Twenty-six "lords' triers," from the body of nobles in England were selected to try Lord Rochford, Anne's brother; and, although he defended himself with great spirit and eloquence, and many of the judges sided with him, he was found guilty.
After his removal, Anne, Queen of England, was called into court by an usher.
She appeared immediately, and took her stand "with the true dignity of a queen, courtesying to her judges without any sign of fear."
The charges were read, and she pleaded "Not guilty," but the trial was continued for a long time, and ended by a verdict of guilty. It was her uncle, the Duke of Norfolk, who presided at this trial, and he pronounced her sentence. She was condemned to be burnt or beheaded, at the king's pleasure. Anne Boleyn heard this dreadful doom without changing color, but when her stern kinsman had ended, she clasped her hands and raising her eyes to Heaven exclaimed: "O Father! O Creator! Thou who art the way the life, and the truth, knowest whether I have deserved this death."
She then turned to her judges and proclaimed her innocence of every charge made against her, closing her remarks with: "Think not I say this in the hope of prolonging my life. God has taught me how to die, and he will strengthen my faith. As for my brother and those others who are unjustly {400}condemned, I would willingly suffer many deaths to deliver them; but since I see it so pleases the king I shall willingly accompany them to death, with this assurance, that I shall lead an endless life with them in peace." With a composed air, she rose, made a parting salutation to her judges, and left the court.
The 19th of May was the day appointed for her execution, and the interval was passed in prayer and confession, receiving the sacraments of the church, and other preparations for death.
It was the king's pleasure that she should be beheaded in the grounds of the Tower, and that no strangers should be admitted. A headsman from Calais was brought over to do the horrible deed, because he was considered particularly expert. Anne Boleyn's fate had had no precedent in English history, for even in the Norman reigns of terror woman's life had been held sacred, and the most merciless of the Plantagenet sovereigns had been too manly to butcher ladies. But the age of chivalry was over, and Henry VIII. was the first sovereign who sent queens and princesses to the block, without justice or mercy.
The unfortunate queen was duly informed of her fate; her mournful experience had shown her the vanity and vexation of flattery. Beauty, wealth, genius, pleasure, power, royalty, had all been hers, and whither had they led her?

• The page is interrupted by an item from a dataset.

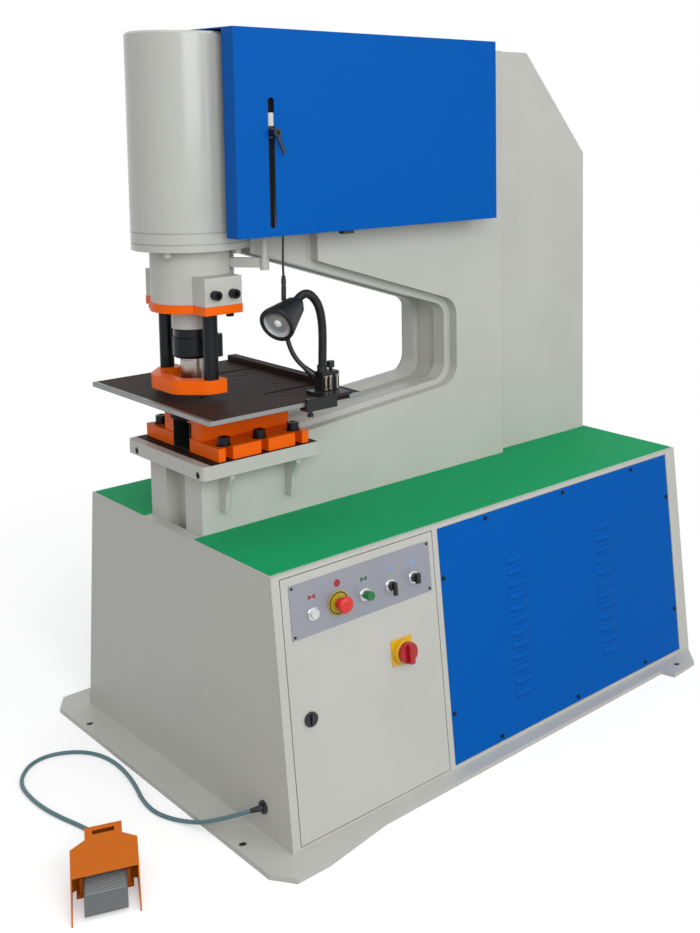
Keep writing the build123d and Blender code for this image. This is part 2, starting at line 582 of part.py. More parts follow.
# Lamp head: a tapered shade with a recessed lens
HEAD_AXIS = Vector(-95.8, -40.4, -45.5).normalized()
HEAD_BACK = Vector(157, LAMP_Y + 3, 1231)
head_plane = Plane(origin=HEAD_BACK, z_dir=HEAD_AXIS)
SHADE_R = 46.5
shade = Pos(0, 0, 10) * Cone(13, 26, 20) + Pos(0, 0, 60) * Cone(26, SHADE_R, 80)
shade += Pos(0, 0, 104) * Cylinder(SHADE_R, 8)
shade -= Pos(0, 0, 66) * Cone(22, SHADE_R - 4, 86)
shade += Pos(0, 0, 98) * Cylinder(SHADE_R - 5, 5)
socket = sweep(Plane(origin=neck_points[0], z_dir=neck_path % 0) * Circle(10 + SEAT), path=neck_path)
save(head_plane * shade - socket, "lamp_head")


def route(points, radii):
    return FilletPolyline(*points, radius=radii)


def bend_radii(points, share=0.45, cap=400.0):
    """Bend radius at each inner point: share of the shorter run over tan of half the turn."""
    out = []
    for a, b, c in zip(points, points[1:], points[2:]):
        u = (Vector(*b) - Vector(*a))
        v = (Vector(*c) - Vector(*b))
        half = math.radians(u.get_angle(v)) / 2
        out.append(min(cap, share * min(u.length, v.length) / math.tan(max(half, 1e-4))))
    return out


def cord(points, radius, name):
    radii = bend_radii(points)
    path = route(points, radii)
    tube = sweep(Plane(origin=points[0], z_dir=path % 0) * Circle(radius), path=path)
    length = path.length
    print(name, "length", round(length, 1), "volume ratio",
          round(tube.volume / (math.pi * radius ** 2 * length), 4))
    print("  radii", [round(r, 1) for r in radii])
    save(tube, name)


# Lamp cord from the cover's underside, behind the head, to the lamp's base block
LAMP_CORD = [(143, -200, 1418), (139, -200, 1340), (141, -200, 1280), (139, -200, 1220), (141, -200, 1165),
             (150, -202, 1117), (165, -208, 1080), (185, -220, 1054), (205.3, -234.7, 1031.9)]
cord(LAMP_CORD, 3.0, "lamp_cord")

# Pedal: local axes run forward to the open front and across
PEDAL = Vector(-480, -433, 0)
PEDAL_TURN = -113.6
CHEEK_HALF = 70.0
PEDAL_AT = Pos(PEDAL.X, PEDAL.Y, 0) * Rot(0, 0, PEDAL_TURN)


def pedal_prism(points, half):
    plane = Plane(origin=(0, half, 0), x_dir=(1, 0, 0), z_dir=(0, -1, 0))
    return extrude(plane * face(points), amount=2 * half)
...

She had not condescended to implore the mercy of the king, for she knew his pitiless nature too well even to attempt to touch his feelings. She passed the last night in prayer, and when morning came, and she heard that her execution was to be a few hours later than she expected, she said to Mr. Kingston: "I hear I shall not die afore noon, and I am very sorry, for I thought to be dead by this time, and past my pain," {401}Mr. Kingston told her that the pain would be little and very short.
"I have heard say," she replied, "that the executioner is very good, and I have a little neck," and she spanned it with her hands, laughing heartily as she did so.
[[A.D. 1536.]] Her last message to the king was: "Commend me to his majesty, and tell him he hath been ever constant in his career of advancing me; from a private gentlewoman he made me a marchioness, from a marchioness a queen, and now he hath left no higher degree of honor he gives my innocency the crown of martyrdom."
A few minutes before twelve o'clock the massive doors of the Tower were thrown open, and the royal victim appeared in a robe of black damask with a deep white cape falling around her shoulders.
She looked very beautiful when she ascended the scaffold, with a calm and dignified air, and turning to Kingston she requested him not to hasten the signal of her death until she had spoken what she desired to say.
Then she began: "Good Christian people, I am come hither to die by the law, therefore I will speak nothing against it. I am come hither to accuse no man, but only to die, and to yield myself humbly unto the will of my lord the king. I pray God to save the king, and send him long to reign over you, for a gentler or more merciful prince there never was. If any person will meddle with my cause, I require them to judge the best. Thus I take my leave of the world and of you, and I heartily desire that you all will pray for me." She then removed her hat and collar, as well as the close cap from her head, and handed them to her ladies, who were weeping so bitterly that they could not aid her. Then turning to them she said: "And ye, my damsels, who ever showed yourselves so diligent in my service, and who are now to be present at my last hour {402}and mortal agony, as in good fortune ye were faithful to me, so even in this my miserable death ye do not forsake me. And as I cannot reward you for your true service to me, I pray you take comfort for my loss. Forget me not, and be always faithful to the king's grace, and to her whom with happier fortune, ye may have as your queen and mistress. Esteem your honor far above your life, and in prayers forget not to pray for my soul."
Mary Wyatt, the sister of Sir Thomas Wyatt, the poet, who was one of Anne's devoted friends, attended her on the scaffold, and received her last gift, which was a little book of devotions bound in black enamel and gilt. She then whispered a few words to this lady, and kneeling down, placed her head upon the block. Time was allowed the poor unfortunate queen to say; "O Lord God, have pity on my soul," when the sword fell. With one stroke, the head of Anne Boleyn was severed from her body, and rolled in the dust.
There is a black marble monument in the ancient church of Horndon-on-the-Hill, in Essex, pointed out as the burial place of Anne Boleyn, but as it bears no name, no notice or inscription of any kind, there is no proof that her body lies there.
A great epic poet has beautifully said:--
"Tradition! oh, tradition! thou of the seraph tongue;
The ark that links two ages, the ancient and the young."